Securing homeowner’s insurance is a mandatory requirement from lenders before closing. This policy protects the lender’s investment in the event of property damage or loss. Buyers typically need to show proof of coverage and often pay the first year’s premium upfront at closing. It is advisable to shop for homeowner’s insurance at least two weeks prior to the anticipated closing date to compare policies and ensure timely submission.

Lenders perform final verifications of employment and assets as closing approaches. This confirms the borrower’s financial situation has not significantly changed since the initial application, such as taking on new debt or changing jobs.

A final walk-through of the property is conducted, typically within days or hours before closing. This allows the buyer to inspect the home to ensure it is in the agreed-upon condition, all negotiated repairs are complete, and no new issues have arisen. The walk-through is an important opportunity to confirm the property matches expectations before the transfer of ownership.

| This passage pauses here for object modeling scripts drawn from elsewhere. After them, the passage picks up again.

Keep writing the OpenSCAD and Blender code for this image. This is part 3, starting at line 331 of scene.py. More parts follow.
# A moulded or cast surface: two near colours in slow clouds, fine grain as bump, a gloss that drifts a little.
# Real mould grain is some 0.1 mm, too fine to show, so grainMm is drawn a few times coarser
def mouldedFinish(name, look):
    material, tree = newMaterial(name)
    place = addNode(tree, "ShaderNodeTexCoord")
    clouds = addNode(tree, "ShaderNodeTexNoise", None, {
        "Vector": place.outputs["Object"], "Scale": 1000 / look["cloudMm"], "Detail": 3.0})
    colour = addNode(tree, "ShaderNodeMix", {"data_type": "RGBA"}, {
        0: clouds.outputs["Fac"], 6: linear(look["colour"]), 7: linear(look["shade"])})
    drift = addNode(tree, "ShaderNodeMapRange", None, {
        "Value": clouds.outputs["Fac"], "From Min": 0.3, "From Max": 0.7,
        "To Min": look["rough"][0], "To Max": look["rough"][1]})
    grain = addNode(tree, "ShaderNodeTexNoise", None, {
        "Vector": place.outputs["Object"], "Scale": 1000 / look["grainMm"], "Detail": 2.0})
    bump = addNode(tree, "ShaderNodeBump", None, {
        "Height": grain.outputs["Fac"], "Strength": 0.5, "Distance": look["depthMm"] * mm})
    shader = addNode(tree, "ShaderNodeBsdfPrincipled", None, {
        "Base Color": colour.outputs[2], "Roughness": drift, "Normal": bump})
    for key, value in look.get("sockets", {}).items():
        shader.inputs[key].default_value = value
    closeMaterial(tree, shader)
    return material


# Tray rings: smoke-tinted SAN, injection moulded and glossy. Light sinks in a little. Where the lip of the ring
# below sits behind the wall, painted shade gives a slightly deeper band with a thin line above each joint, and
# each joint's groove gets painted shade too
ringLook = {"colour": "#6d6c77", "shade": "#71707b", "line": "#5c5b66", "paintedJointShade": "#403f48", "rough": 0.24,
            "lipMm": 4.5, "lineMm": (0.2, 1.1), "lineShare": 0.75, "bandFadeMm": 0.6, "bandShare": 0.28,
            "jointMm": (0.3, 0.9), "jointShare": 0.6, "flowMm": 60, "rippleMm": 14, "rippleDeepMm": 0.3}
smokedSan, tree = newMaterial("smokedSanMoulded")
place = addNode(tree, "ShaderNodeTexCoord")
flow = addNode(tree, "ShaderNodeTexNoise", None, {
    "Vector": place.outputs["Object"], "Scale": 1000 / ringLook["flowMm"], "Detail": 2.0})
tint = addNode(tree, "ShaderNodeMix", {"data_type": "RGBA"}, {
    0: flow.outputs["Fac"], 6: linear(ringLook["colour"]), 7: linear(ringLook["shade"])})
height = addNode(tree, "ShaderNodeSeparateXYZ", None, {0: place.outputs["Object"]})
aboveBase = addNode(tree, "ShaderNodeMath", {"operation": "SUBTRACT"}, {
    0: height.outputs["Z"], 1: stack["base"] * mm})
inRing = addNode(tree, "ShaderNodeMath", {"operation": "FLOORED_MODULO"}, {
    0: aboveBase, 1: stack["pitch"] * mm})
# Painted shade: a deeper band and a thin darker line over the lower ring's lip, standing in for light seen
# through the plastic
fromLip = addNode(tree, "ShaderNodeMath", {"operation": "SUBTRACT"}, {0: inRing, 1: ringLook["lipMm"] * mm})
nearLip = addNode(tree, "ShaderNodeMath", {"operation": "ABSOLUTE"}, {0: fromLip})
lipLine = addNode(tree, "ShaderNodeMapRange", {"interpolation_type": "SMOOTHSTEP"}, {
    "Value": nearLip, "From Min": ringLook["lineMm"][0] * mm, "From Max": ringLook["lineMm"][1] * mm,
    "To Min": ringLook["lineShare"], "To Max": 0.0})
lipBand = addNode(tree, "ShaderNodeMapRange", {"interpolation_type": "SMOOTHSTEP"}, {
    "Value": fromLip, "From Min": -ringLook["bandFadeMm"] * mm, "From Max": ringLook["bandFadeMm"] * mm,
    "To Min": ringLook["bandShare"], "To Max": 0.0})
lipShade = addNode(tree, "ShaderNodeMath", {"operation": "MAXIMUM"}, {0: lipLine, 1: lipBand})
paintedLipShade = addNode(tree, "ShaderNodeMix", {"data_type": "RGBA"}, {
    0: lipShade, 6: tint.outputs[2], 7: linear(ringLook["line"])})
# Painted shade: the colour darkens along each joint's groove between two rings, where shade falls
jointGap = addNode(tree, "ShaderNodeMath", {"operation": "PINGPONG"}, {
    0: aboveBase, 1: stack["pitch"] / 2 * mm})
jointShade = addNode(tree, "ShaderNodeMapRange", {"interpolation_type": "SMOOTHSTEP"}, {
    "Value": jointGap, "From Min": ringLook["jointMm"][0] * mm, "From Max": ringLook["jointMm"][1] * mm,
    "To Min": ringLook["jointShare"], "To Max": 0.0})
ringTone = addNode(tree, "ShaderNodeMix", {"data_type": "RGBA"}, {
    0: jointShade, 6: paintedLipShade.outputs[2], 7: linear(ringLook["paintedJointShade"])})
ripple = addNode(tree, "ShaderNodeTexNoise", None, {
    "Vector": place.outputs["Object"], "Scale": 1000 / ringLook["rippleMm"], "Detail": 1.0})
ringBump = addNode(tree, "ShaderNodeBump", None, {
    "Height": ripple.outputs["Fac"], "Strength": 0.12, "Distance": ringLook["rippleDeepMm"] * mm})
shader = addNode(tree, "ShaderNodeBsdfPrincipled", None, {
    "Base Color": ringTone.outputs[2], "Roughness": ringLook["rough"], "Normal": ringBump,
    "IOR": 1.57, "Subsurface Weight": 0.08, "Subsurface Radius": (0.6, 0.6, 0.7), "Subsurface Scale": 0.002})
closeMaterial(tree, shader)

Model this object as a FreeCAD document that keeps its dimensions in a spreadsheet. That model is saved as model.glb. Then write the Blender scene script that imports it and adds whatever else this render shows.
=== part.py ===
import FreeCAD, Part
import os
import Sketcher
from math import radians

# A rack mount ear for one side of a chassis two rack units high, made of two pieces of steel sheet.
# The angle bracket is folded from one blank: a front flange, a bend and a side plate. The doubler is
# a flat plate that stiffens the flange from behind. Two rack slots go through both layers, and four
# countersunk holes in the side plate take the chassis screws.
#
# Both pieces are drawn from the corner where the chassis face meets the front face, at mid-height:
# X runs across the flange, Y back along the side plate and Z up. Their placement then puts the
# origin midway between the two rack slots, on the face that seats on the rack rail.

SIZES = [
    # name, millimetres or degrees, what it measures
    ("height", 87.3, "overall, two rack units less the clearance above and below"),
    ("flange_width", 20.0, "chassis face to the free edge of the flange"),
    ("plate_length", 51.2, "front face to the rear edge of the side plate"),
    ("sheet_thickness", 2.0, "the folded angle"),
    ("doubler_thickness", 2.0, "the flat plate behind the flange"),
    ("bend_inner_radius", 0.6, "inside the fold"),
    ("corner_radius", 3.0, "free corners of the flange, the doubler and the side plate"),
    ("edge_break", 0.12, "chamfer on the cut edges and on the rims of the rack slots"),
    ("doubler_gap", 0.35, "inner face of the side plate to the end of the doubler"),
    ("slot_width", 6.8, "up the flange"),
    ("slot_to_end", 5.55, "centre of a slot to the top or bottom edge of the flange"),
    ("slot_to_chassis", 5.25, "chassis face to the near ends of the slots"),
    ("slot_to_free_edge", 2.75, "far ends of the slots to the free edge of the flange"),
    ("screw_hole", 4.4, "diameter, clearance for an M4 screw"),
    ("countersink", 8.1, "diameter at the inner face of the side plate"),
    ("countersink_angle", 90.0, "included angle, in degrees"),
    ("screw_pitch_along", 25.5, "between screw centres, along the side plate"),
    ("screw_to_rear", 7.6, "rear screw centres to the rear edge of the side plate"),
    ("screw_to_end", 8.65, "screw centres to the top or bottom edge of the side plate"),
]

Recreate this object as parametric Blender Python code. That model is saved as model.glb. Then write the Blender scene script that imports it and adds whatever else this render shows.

Factors Affecting the Closing Timeline

The time from loan approval to closing varies significantly due to several factors. The efficiency of the lender’s processing department plays a considerable role, as internal procedures, staffing levels, and technology impact processing speed. Delays can occur if the lender experiences high volumes or has less streamlined processes.

Appraisal turnaround time can extend the timeline. Appraiser availability, property complexity, and workload can cause the report to take longer, sometimes up to a month. If an appraisal comes in lower than the agreed-upon sale price, it may lead to further negotiations between the buyer and seller, prolonging the process.

Issues discovered during the title search can also cause delays, as they must be resolved before closing. Common title issues include undisclosed liens, errors in public records, or disputes over property boundaries or ownership. Resolving these can involve legal action or requiring additional documentation, which adds time to the overall timeline.

The responsiveness of all parties—buyer, seller, real estate agents, and third-party providers—directly impacts closing speed. Timely submission of requested documents and prompt communication are important to keep the process moving forward. Delays can arise if individuals are slow to provide necessary information or respond to inquiries.

Furthermore, the type and complexity of the loan can affect the timeline. Certain government-backed loans, such as FHA or VA loans, may have additional requirements or longer processing times compared to conventional loans. Complex borrower financial situations, like self-employment or multiple income sources, can require more documentation and verification, extending underwriting. Unexpected property-specific issues, like necessary repairs identified during inspections or unforeseen damage, can also delay closing until these matters are addressed.

The Closing Day Process

Closing day marks the culmination of the home buying process, bringing parties together to finalize the transaction. Typically present are the buyer, the seller or their representative, real estate agents for both sides, a representative from the lender, and a title company or escrow agent who facilitates the signing and disbursement of funds. In some instances, attorneys for the buyer and seller may also be in attendance, depending on local practices.

At the closing table, the buyer reviews and signs numerous documents. These include the promissory note, the buyer’s promise to repay the loan, outlining terms, interest rate, and payment schedule. The mortgage or deed of trust is also signed, pledging the property as collateral. Buyers also receive and sign the Closing Disclosure, detailing all final loan terms, closing costs, and financial adjustments.

Once documents are signed, the loan is funded, and the lender disburses the loan amount. These funds, combined with the buyer’s down payment and closing costs, are distributed to the seller, real estate agents, and other service providers. This financial exchange formally transfers the property’s ownership.

Upon signing and funding, keys are typically exchanged, symbolizing the buyer taking possession. Following closing, the deed, the legal document proving ownership, is submitted for recording. While the deed may be recorded within hours, it can take 14 to 90 days for the recorded deed to be returned to the new homeowner, ensuring it becomes part of the public record.